By integrating rigid microfluidic channels with a QCM, the µ-QCM paradigm substantially suppresses in-liquid dissipation, yielding an approximate 10-fold improvement in ΔD, enhanced mass coupling, and a FOM surpassing the theoretical limit for conventional QCMs in water. Finite element analyses and experiments identify W/λp < ~0.2 as a key design criterion for low dissipation, with channel orientation perpendicular to shear being critical. The device exhibits direct mass (density) sensing with minimal viscosity influence and offers practical advantages in sample volume and temperature control. Future improvements include relocating inlet/outlet further from the active region to eliminate peripheral mass-loading effects and deeper investigation into the increasing Δf/n with mode number to optimize high-overtone performance.

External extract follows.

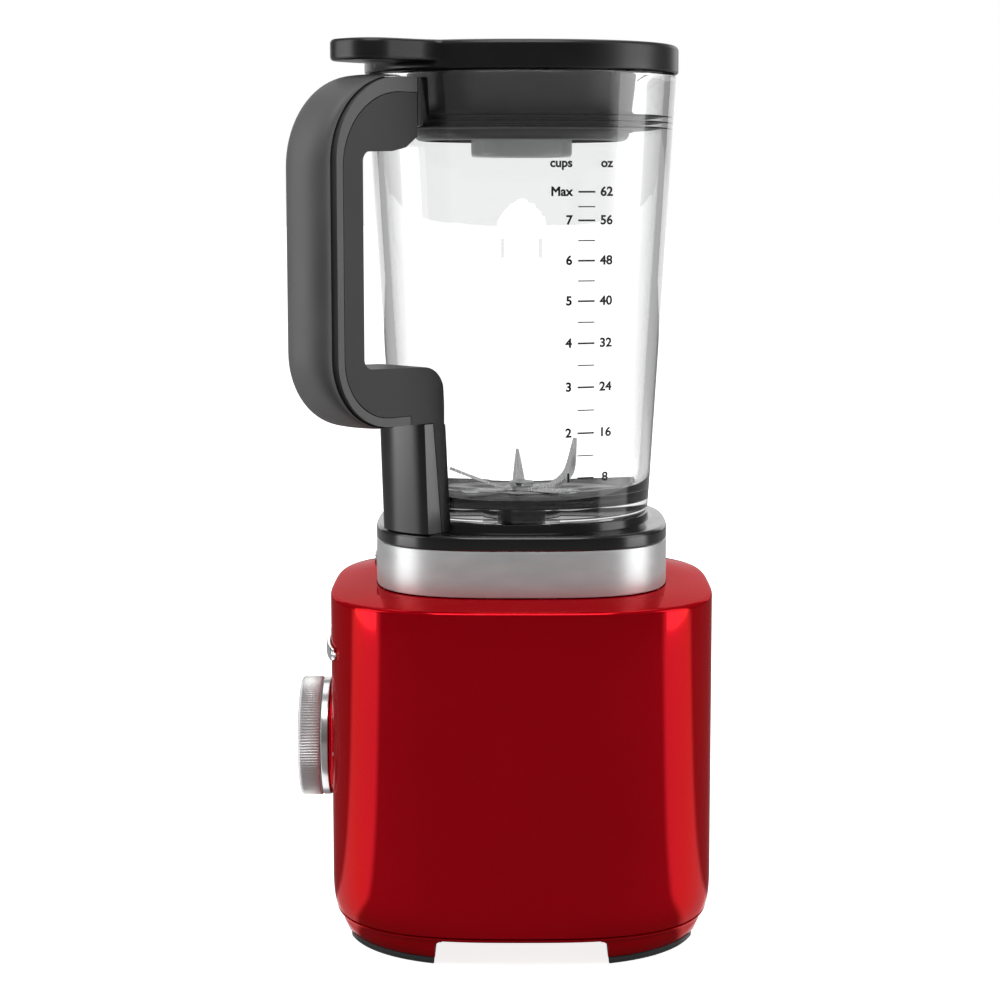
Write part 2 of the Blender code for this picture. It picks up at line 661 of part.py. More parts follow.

• Modeling and edge effects: The FEA used a central repeating unit and did not capture edge/peripheral effects; discrepancies in µ-QCM dissipation at lower modes are attributed to inlet droplet mass loading outside the active area, not represented in the model.
• Experimental artifact: Peripheral liquid at the inlet/outlet contributes to added mass and dissipation at low modes; design adjustments are needed to further isolate the sensing region.
• Open question: While the increase of normalized frequency shift with overtone in µ-QCM is consistently observed, a complete quantitative explanation remains unresolved within the current study.